__Data lines__.
****

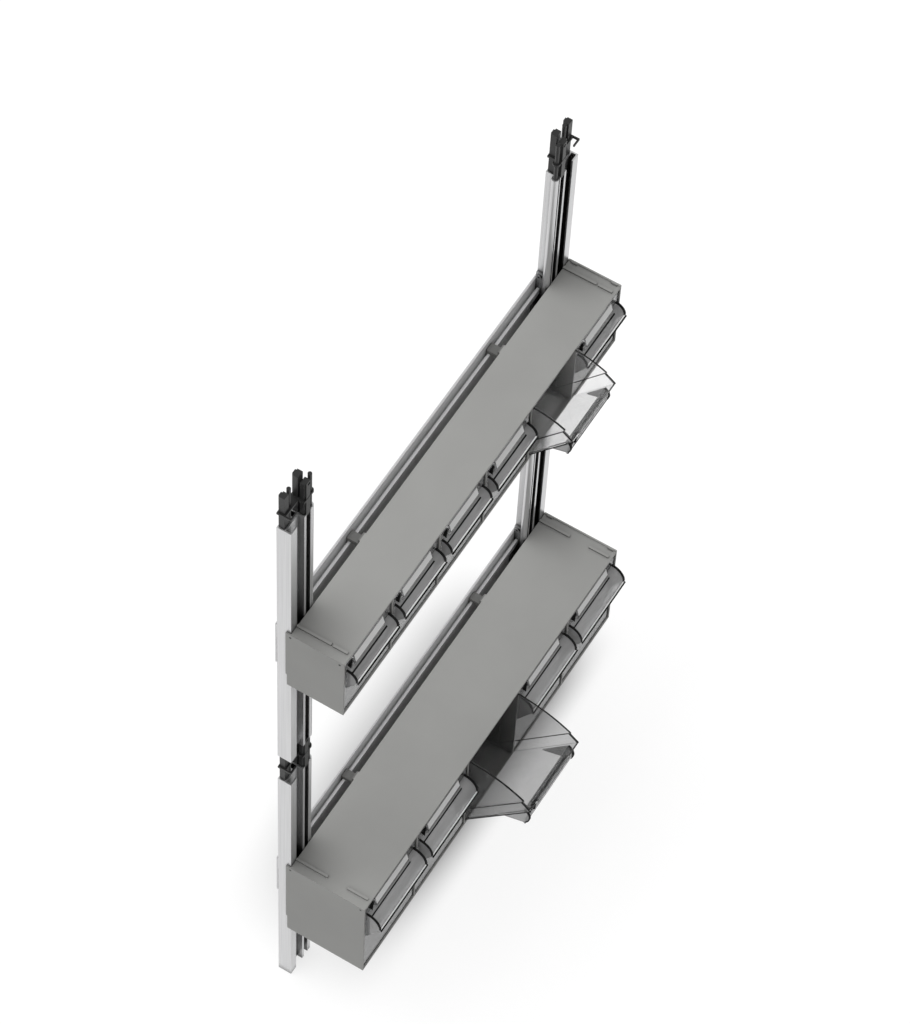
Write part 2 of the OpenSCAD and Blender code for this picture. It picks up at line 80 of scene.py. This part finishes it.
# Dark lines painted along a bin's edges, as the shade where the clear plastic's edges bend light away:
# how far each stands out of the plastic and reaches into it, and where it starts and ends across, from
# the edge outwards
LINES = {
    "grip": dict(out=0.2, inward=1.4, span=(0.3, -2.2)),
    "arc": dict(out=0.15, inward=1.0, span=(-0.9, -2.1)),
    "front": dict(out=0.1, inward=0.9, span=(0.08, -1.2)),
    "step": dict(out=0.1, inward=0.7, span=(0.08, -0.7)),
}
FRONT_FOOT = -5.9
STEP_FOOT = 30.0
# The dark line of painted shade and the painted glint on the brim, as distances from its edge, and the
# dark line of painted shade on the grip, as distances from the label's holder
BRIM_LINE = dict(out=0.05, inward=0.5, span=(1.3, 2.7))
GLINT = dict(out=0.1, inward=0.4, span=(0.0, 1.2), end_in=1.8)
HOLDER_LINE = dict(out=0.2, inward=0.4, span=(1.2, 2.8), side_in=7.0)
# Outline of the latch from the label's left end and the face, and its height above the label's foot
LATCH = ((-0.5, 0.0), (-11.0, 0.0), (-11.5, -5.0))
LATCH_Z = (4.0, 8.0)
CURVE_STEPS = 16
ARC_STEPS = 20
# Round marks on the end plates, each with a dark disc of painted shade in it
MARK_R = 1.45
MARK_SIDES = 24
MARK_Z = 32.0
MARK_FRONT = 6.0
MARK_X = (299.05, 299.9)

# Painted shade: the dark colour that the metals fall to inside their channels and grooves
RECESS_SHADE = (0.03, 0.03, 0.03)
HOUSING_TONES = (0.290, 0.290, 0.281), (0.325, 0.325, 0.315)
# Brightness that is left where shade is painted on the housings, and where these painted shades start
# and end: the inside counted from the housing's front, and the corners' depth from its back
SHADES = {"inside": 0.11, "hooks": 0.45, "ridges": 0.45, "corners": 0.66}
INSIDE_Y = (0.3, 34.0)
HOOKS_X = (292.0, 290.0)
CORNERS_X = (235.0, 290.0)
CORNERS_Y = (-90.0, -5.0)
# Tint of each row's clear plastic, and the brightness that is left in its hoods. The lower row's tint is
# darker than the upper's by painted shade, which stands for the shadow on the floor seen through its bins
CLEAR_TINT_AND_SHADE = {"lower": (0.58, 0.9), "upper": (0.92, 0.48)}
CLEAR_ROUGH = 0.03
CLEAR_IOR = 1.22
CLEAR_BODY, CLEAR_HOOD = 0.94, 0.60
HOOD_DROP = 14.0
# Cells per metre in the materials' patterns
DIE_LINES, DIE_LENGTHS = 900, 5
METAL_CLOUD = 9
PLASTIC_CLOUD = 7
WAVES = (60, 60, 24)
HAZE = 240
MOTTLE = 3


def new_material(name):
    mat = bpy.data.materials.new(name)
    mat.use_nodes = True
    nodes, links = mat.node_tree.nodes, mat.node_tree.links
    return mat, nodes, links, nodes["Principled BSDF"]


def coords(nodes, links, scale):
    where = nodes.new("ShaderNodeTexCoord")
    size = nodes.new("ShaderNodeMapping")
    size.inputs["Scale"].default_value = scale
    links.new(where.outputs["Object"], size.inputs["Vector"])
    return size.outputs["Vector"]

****

__Given instruction__.
What is needed is an exact copy of the lines from the start of the listing through the line where "MARK_X = (299.05, 299.9)" sits, please, both end lines included and nothing more.

__Complete output__.
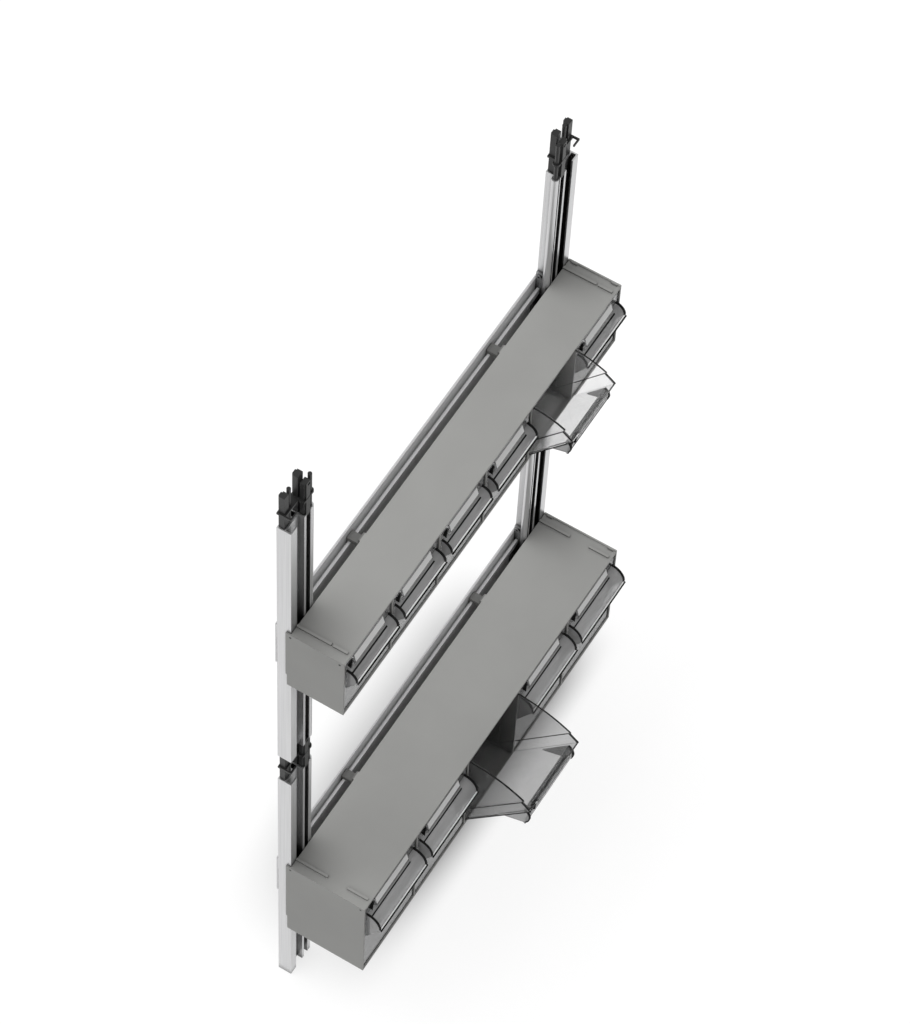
Write part 2 of the OpenSCAD and Blender code for this picture. It picks up at line 80 of scene.py. This part finishes it.
# Dark lines painted along a bin's edges, as the shade where the clear plastic's edges bend light away:
# how far each stands out of the plastic and reaches into it, and where it starts and ends across, from
# the edge outwards
LINES = {
    "grip": dict(out=0.2, inward=1.4, span=(0.3, -2.2)),
    "arc": dict(out=0.15, inward=1.0, span=(-0.9, -2.1)),
    "front": dict(out=0.1, inward=0.9, span=(0.08, -1.2)),
    "step": dict(out=0.1, inward=0.7, span=(0.08, -0.7)),
}
FRONT_FOOT = -5.9
STEP_FOOT = 30.0
# The dark line of painted shade and the painted glint on the brim, as distances from its edge, and the
# dark line of painted shade on the grip, as distances from the label's holder
BRIM_LINE = dict(out=0.05, inward=0.5, span=(1.3, 2.7))
GLINT = dict(out=0.1, inward=0.4, span=(0.0, 1.2), end_in=1.8)
HOLDER_LINE = dict(out=0.2, inward=0.4, span=(1.2, 2.8), side_in=7.0)
# Outline of the latch from the label's left end and the face, and its height above the label's foot
LATCH = ((-0.5, 0.0), (-11.0, 0.0), (-11.5, -5.0))
LATCH_Z = (4.0, 8.0)
CURVE_STEPS = 16
ARC_STEPS = 20
# Round marks on the end plates, each with a dark disc of painted shade in it
MARK_R = 1.45
MARK_SIDES = 24
MARK_Z = 32.0
MARK_FRONT = 6.0
MARK_X = (299.05, 299.9)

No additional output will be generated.